It struck me that the GOP convention featured speaker after speaker talking about the hardships their grandparents had overcome. Last night we heard speaker after speaker talk about the hardships they had overcome themselves.
To be fair, several Dem speakers spoke of parents and grandparents also. But the hardship stories were different in another way — the Dems connected the hardship stories to real policies in a way that the GOP did not. John Dickerson noticed this, too.
If the speech is effective beyond the power of well delivered rhetoric, it will be because the first lady took this description of Obama’s core self and linked it to policy. This is what Ann Romney and Mitt Romney never did. The message of the GOP convention was “Trust Mitt.†That was Michelle Obama’s message too: Her husband could be trusted because he came from a background and has lived a middle class life. But then she started connecting the biography to the policy. This was always Bill Clinton’s great gift. If this connection is successfully made, then that’s what will make this pitch more politically [word missing?] than just a pretty speech by a loving wife who thinks her husband deserves an A for effort.
“We were so young, so in love, and so in debt,” she joked about their early student loan debt, which was higher than their mortgage. “That’s why Barack has fought so hard to increase student aid.” She made the same connection between Obama’s grandmother and the Lilly Ledbetter Fair Pay Act to help women get equal pay for equal work. Tax cuts, the auto bailout, and every other policy, she argued, grew out of his biography.
You got that from most of the Dem speakers; a personal connection, a story of how their own experiences shaped their views and inspired them to enter public life. With Republicans there’s a huge disconnect; their experiences of real hardship are second and third hand. We ended up listening to Ann Romney — who is having an elevator installed in the garage of one of her homes to manage her several cars — pretend to care about the price of gasoline.

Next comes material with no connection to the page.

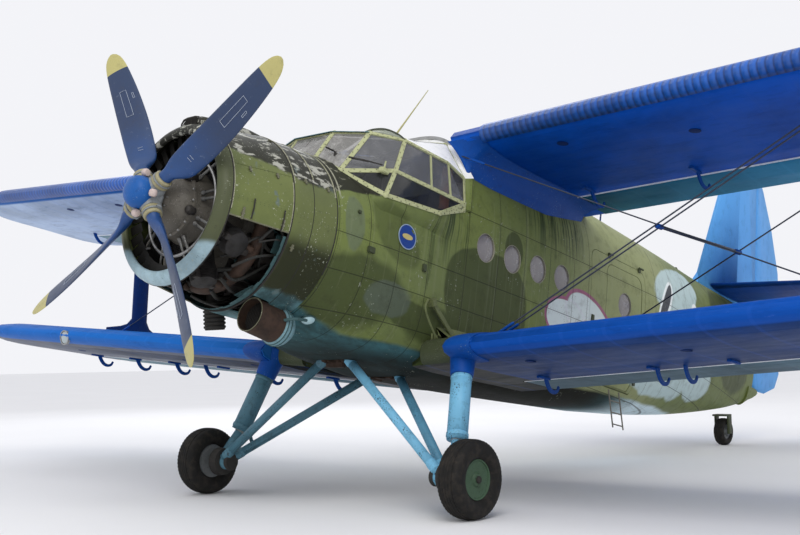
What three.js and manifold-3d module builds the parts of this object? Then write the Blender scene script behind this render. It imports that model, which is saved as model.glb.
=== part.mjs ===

Another difference between GOP and Dem “hardship” narratives is that Republicans like to tell these stories to show how Grandpa succeeded without anyone’s help, whereas Dems talk about coming together to achieve success. Mayor Julian Castro, for example, talked about “investing in opportunity.” I liked this part of his speech —
Of all the fictions we heard last week in Tampa, the one I find most troubling is this: If we all just go our own way, our nation will be stronger for it. Because if we sever the threads that connect us, the only people who will go far are those who are already ahead. We all understand that freedom isn’t free. What Romney and Ryan don’t understand is that neither is opportunity. We have to invest in it.
Another thing that struck me is that the Dems talked a lot about veterans, a group absent from last week’s GOP rhetoric. And when Iraq veteran Tammy Duckworth said,
President Obama pushed for fairness in the military, listening to commanders as we ended “don’t ask, don’t tell,” and on how to allow women to officially serve in more combat jobs—because America’s daughters are just as capable of defending liberty as her sons.
— I saw a roaring ovation from the women in the hall. (Duckworth also reinforced the “working together” theme by talking about how her Blackhawk helicopter crew didn’t abandon her after a rocket-propelled grenade tore her legs off.)
In Tampa, the GOP seemed to have entirely dropped its long-standing conceit of being the pro-military and pro-national security party. Maybe somebody said this, but I didn’t hear them talking about supporting the troops or getting tough on terrorists. It was like they forgot. Why was that?
After Osama bin Laden was killed, I wrote,
The larger point is that, while the death of bin Laden might not be a front-burner issue in 2012, it certainly has changed the trajectory of U.S. politics in President Obama’s favor.
Some commenters argued that the polling bump the President got from bin Laden’s death would be short-lived, and I didn’t disagree, but my point was that the killing of bin Laden would force the GOP to make narrative adjustments it didn’t want to make. And I think the lack of talk about security and terrorists in Tampa was the result of that adjustment.
Righties still can, and do, reassure each other that Obama is soft on terrorists. They still like to compare President Obama to President Carter, who in rightie mythology plays the role of the Specter of Wimpiness. But it must have sunk in to at least some of them that they can no longer credibly claim to be the party of Tough Guys Who Will Protect You From Scary Things versus the wimpy Dems. That part of their sales pitch was kneecapped when Bin Laden was killed.
And given the rolling embarrassment that was Mitt’s “world tour,” I suspect Mitt himself may have banned talk of foreign policy from the convention.